When I look back on my life, it doesn’t really seem so terribly odd that I’ve found myself called to the romantic circus arts.  After all, they embody all of the tenets of life that I hold most dear: strict self-discipline, emphasis on excellence, and an intense focus on personal creativity and innovation.

My background is one of physical theater, and I find the circus arts to be a distillation of all that I find magical in physical theater.  When an artist relies purely on physical movement to communicate to an audience, there is no room for pretension; the art that is created is by definition one of honesty.  As I told a good friend of mine recently, ‘water can’t pretend to be wet.’

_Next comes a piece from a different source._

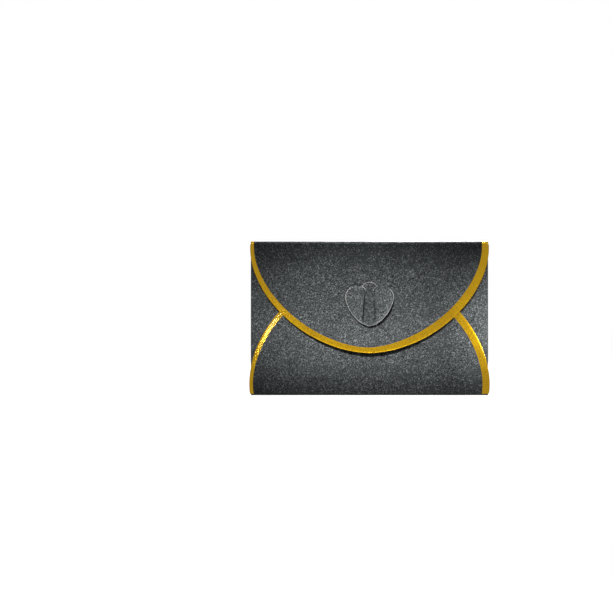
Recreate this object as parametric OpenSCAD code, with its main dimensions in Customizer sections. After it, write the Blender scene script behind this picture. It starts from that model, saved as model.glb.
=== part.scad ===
// Gift card holder: a paper envelope for one card, cut from a single sheet, folded and glued.
// Two side flaps and a domed pocket panel fold over the address panel and make the card pocket.
// The rounded top flap closes over them, and a tongue cut in the pocket panel comes out through
// a heart-shaped tab that is cut in the flap. Gold foil is stamped into the paper.
// The holder stands upright: X is its width, Z its height, and the flap is on the -Y side.

/* [Holder] */
// Width across the side folds
holder_w = 105; // [98:1:120]
// Height from the bottom fold to the top fold
holder_h = 68; // [66:1:80]
// Thickness of the paper
paper = 0.3; // [0.25:0.01:0.4]
// Depth inside the card pocket
card_gap = 1.2; // [1:0.05:2]
// Thickness of the glue between a side flap and the pocket panel
glue = 0.1; // [0.05:0.01:0.2]
// Air between the pocket panel and the closed flap
flap_gap = 0.25; // [0.2:0.01:0.5]
// Outer radius of the bottom fold's two edges
bottom_r = 0.6; // [0.5:0.05:0.9]

/* [Side flaps] */
// Width of a side flap, from the side fold to its inner edge
side_flap_w = 20; // [17:0.5:26]
// Distance of a side flap's upper end below the top fold
side_flap_drop = 2.6; // [2.4:0.1:6]
// How far a side flap's upper edge slopes down towards the middle
side_flap_slope = 6; // [3:0.5:9]
// Distance of a side flap's lower end above the bottom
side_flap_foot = 0.8; // [0.7:0.1:3]
// Radius of a side flap's inner corners
side_flap_r = 4; // [2:0.5:6]
// Width of a glue strip
glue_w = 4; // [2:0.5:5]
// Distance from the side fold to the outer edge of a glue strip
glue_inset = 11; // [10:0.5:12]
// Length of a glue strip
glue_l = 26; // [18:1:28]
// Height of a glue strip's lower end above the bottom
glue_foot = 3; // [2:0.5:6]

/* [Pocket panel] */
// How far the domed panel stands out past a side fold at its widest
panel_overhang = 0.7; // [0:0.1:1.5]
// Distance from the top fold down to the top of the dome
panel_drop = 12.8; // [10:0.2:15]
// Height above the bottom at which the dome is widest
panel_base = 5; // [3:0.5:8]
// Fullness of the dome: 2 is an ellipse, and less is more pointed
panel_fullness = 1.9; // [1.7:0.05:2.2]

/* [Top flap] */
// How far the flap stands out past a side fold at its widest
flap_overhang = 0.3; // [0:0.1:1]
// Distance from the top fold to the flap's lowest point
flap_reach = 49.3; // [46:0.1:52]
// Distance below the top fold at which the flap's curve starts
flap_shoulder = 3.3; // [2.5:0.1:5]
// Fullness of the flap's curve: 2 is an ellipse, and less is more pointed
flap_fullness = 1.81; // [1.7:0.01:2.2]

/* [Foil] */
// Thickness of the foil, which lies flush in the paper
foil = 0.05; // [0.03:0.01:0.08]
// Width of the band along the curved edges, where it is least
band_w = 2.4; // [1.6:0.1:3]
// How far the flap's band was stamped off centre
flap_band_shift = 0.7; // [0:0.1:1]
// How far the pocket panel's band was stamped off centre
panel_band_shift = 0.8; // [0:0.1:1.2]
// Fullness of the inner edge of the flap's band, which is less than the flap's own
flap_band_fullness = 1.72; // [1.65:0.01:1.8]
// Fullness of the inner edge of the pocket panel's band
panel_band_fullness = 1.84; // [1.65:0.01:1.9]
// Width of the line of the address frame
line_w = 1; // [0.6:0.1:1.6]
// Mean distance from the holder's edges to the middle of that line
frame_inset = 4.65; // [3.5:0.05:6]
// How far the frame was stamped off centre sideways
frame_shift = 0.4; // [0:0.1:1]
// How far the frame was stamped low
frame_low = 0.3; // [0:0.1:0.8]
// Radius of the hollow that takes each upper corner off the frame
frame_corner_r = 5.05; // [3:0.05:7]

/* [Heart tab] */
// Distance from the top fold to the centres of the heart's two lobes
heart_drop = 24.5; // [23.5:0.1:26]
// Radius of a lobe
lobe_r = 5.1; // [4.8:0.05:5.4]
// Distance from the middle line to the centre of a lobe
lobe_side = 6.1; // [5.9:0.05:6.3]
// Distance from the lobes' centres down to the heart's tip
heart_tip = 13.5; // [13.1:0.1:15]
// Fullness of the heart's sides
heart_fullness = 1.65; // [1.5:0.05:1.8]
// Distance from the top of the lobes down to the crease that the tab swings on
crease_drop = 1.2; // [0.9:0.1:1.6]
// How far the tab springs out of the flap at rest, in degrees
tab_lift = 3; // [1:0.5:5]
// Width of the cuts in the paper
cut = 0.12; // [0.1:0.01:0.16]

/* [Clasp tongue] */
// Radius of the tongue's round head
head_r = 4.15; // [4:0.05:4.4]
// Height of the head's centre above the lobes' centres
head_rise = 2.45; // [2.3:0.05:2.6]
// Width of the stem just under the head
neck_w = 3.7; // [3.4:0.1:4]
// Width of the stem at its foot
foot_w = 5.6; // [5:0.1:6]
// Distance from the lobes' centres down to the crease at the tongue's foot
tongue_foot = 11.3; // [11:0.1:11.6]
// Room for the tongue's foot to swing in, below its crease
foot_room = 0.45; // [0.4:0.05:0.6]
// How far the head stands out of the closed flap
head_proud = 0.12; // [0.05:0.01:0.3]

/* [Hidden] */

paper_colour = "#46494b";
foil_colour = "#c9971f";
glue_colour = "#d8d4c4";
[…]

Later in life, I became involved in gymnastics.  From the sport, I learned how to push what everyday people consider to be the natural limits of the human body.  The insight I gained with respect to the discipline and training that it takes to mold a person’s natural ability into the capacity for wingless flight, I found that I was able to identify a common string that connected everything I admired about human accomplishment.  I saw a connection between the movement arts, such as dance, theater, and martial arts, with athletic excellence as well as with other arts, such as painting, music, and philosophy.  For the first time in my life I understood that these pursuits represent our species’ desire to communicate with itself.  I saw artists, athletes, and scholars as individuals on an endless human pilgrimage into enlightenment.  I wanted desperately to join in this journey, and the way that seemed most clear to me was through the movement arts.

I put these thoughts in the back of my mind until December, when I heard about a school in Montreal that was dedicated to the education of circus artist.  In my research, I learned that although the school was terribly selective, it provides its students with training that is unparalleled in the Americas.  Practically on a whim, I sent away for the application form.

At age twenty-three, I was in late-middle-age for an acrobat.  I felt as though I had no shot at getting in, but I also knew that it was something in life that I had to do now, if ever.

Applying to the school was a two-step process.  First, I had to send in a basic form which included my personal data, as well as a resume and three short essays.  upon reviewing my application, the school might select me to be one of the one-hundred potential students called to the school in February to attend a two-day long audition.

I sent off my application form on January 30th and did my best to put the school out of my mind.  I knew it was crazy; I had been a college graduate for less that six months, and I was in the process of applying to college again?  ‘It doesn’t matter,’ I thought, ‘they’re not looking for people like me.’

But it did matter, and it was impossible to put it out of my mind.  On Friday, February 9th, I received a letter from the school requesting my presence at 8:30 in the morning on February 23 and 24.  The letter was in French, so I asked one of my housemates to translate it for me several times over to make sure that i had understood it correctly.

Now knowing that I was at least going to step inside of the school, I felt fear of failure for the first time.  It’s one thing to have been turned away right off the bat: ‘you’re too old; you don’t have enough experience; we have too many applicants this year, sorry!’  it is quite another to be offered an audition and then to face personal rejection.  But the life of a performer is one that demands personal strength in place of external congratulations, and if this was the path in life that I wanted to take, I would have to face this first step both without reservations and ultimately, completely alone.